### Short exercise
Find each line containing the string "parts". Copy it.

[Begin Given data]

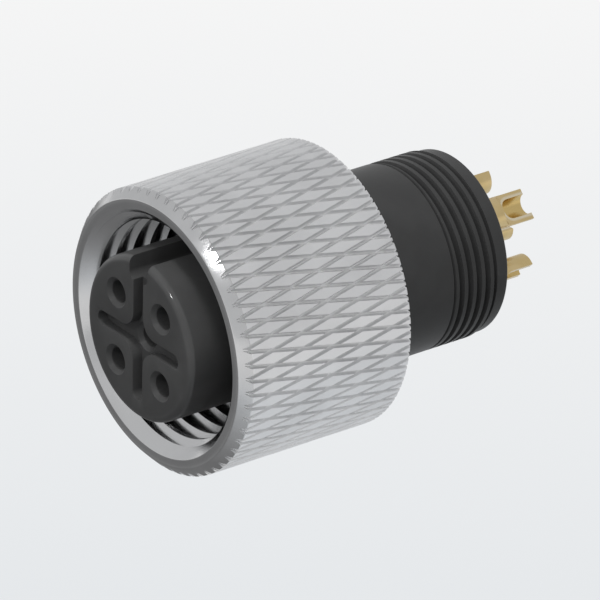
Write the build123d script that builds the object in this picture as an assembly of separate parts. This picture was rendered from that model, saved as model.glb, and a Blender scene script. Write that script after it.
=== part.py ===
from build123d import *
import os
from math import ceil, cos, pi, radians, sin, tan

os.makedirs("parts", exist_ok=True)

# A five-pole circular plug connector with a knurled coupling nut, in mm.
# Its axis is Y. Stations run along +Y from the mating face at 0, and the key slot points to +Z.

# Plug that enters the mating half
plug_d = 8.3
plug_edge_r = 0.35
plug_length = 6.8
key_width = 1.45
key_floor_r = 3.0
key_corner_r = 0.4

# Poles: four on a circle and one at its centre
pole_circle_d = 5.0
pole_angles = (45, -45, -135, 135)
entry_ease = 0.05
entry_lead = 0.2
entry_length = 1.6

# Cross-shaped groove that parts the face into four pads
groove_width = 0.77
groove_depth = 0.55
groove_reach = 3.2
pad_corner_r = 0.9

# Face seal, in a shallow seat at the root of the plug and a little inside the flange
seal_section_d = 1.1
seal_inset = 0.22
seal_side_gap = 0.025

# Carrier shank, held in the threaded body by a snap rib and a drive rib
shank_wall = 0.32
snap_height = 0.2
snap_width = 0.6
snap_from_shoulder = 5.7
drive_width = 1.2
drive_height = 0.6
drive_length = 1.35
carrier_recess = 0.3

# Threaded body, whose flange passes inside the nut's thread
flange_clearance = 0.16
flange_thickness = 1.0
barrel_wall = 0.9
run_out_width = 0.53
run_out_depth = 0.3
thread_length = 2.27
thread_from_shoulder = 8.8
tip_step = 0.16
tip_length = 0.8
tip_chamfer = 0.1

# Coupling nut, sized outwards from its thread
nut_length = 9.9
nut_thread_minor_d = 10.92
nut_thread_depth = 6.3
nut_relief_depth = 0.64
nut_shell = 1.02
nut_bevel = 0.49
nut_face_width = 0.47
nut_rear_bevel = 0.25
nut_rear_chamfer = 0.3
nut_travel = 1.15

# Diamond knurl: crossed V grooves that leave flat-topped diamonds
knurl_count = 60
knurl_angle = 12
knurl_groove_width = 0.24
knurl_depth = 0.25
knurl_stock = 0.5

# Split ring between the nut and the body, with a land of the nut's rear wall on each side
ring_width = 0.75
ring_thickness = 0.5
ring_seat_depth = 0.4
ring_gap = 1.6
ring_spread_room = 0.5
ring_front_land = 0.55
ring_rear_land = 0.72

# Turned contact: slotted socket, barbed collar and solder cup
pin_bore_d = 1.04
pin_bore_depth = 5.4
socket_wall = 0.23
socket_lead = 0.08
slot_width = 0.2
slot_length = 4.2
socket_length = 6.0
collar_rise = 0.15
collar_barbs = 2
barb_length = 0.5
barb_height = 0.12
cup_standout = 3.3
cup_bore_d = 1.0
cup_wall = 0.3
cup_bore_depth = 1.5
cup_flat_height = 0.05
cup_flat_length = 1.15
cup_cutter_r = 0.8

# Clearances
running_gap = 0.05
turning_gap = 0.08
seat_gap = 0.03

# Radii that follow from the sizes above
plug_r = plug_d / 2
pin_bore_r = pin_bore_d / 2
entry_r = pin_bore_r + entry_ease
socket_r = pin_bore_r + socket_wall
chamber_r = socket_r + running_gap
collar_r = socket_r + collar_rise
rear_hole_r = collar_r + seat_gap
cup_bore_r = cup_bore_d / 2
cup_r = cup_bore_r + cup_wall
shank_r = pole_circle_d / 2 + rear_hole_r + shank_wall
bore_r = shank_r + running_gap
barrel_r = bore_r + barrel_wall
tip_r = barrel_r - tip_step
thread_r = nut_thread_minor_d / 2
relief_r = thread_r + nut_relief_depth
crest_r = relief_r + nut_shell
front_ring_r = crest_r - nut_bevel
mouth_r = front_ring_r - nut_face_width
flange_r = thread_r - flange_clearance
seal_inner_r = flange_r - seal_inset - seal_section_d
seal_seat_r = seal_inner_r - seat_gap
recess_r = barrel_r - ring_seat_depth
ring_inner_r = recess_r + running_gap
ring_outer_r = ring_inner_r + ring_width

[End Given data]

### Written solution
Write the build123d script that builds the object in this picture as an assembly of separate parts. This picture was rendered from that model, saved as model.glb, and a Blender scene script. Write that script after it.
os.makedirs("parts", exist_ok=True)
# Cross-shaped groove that parts the face into four pads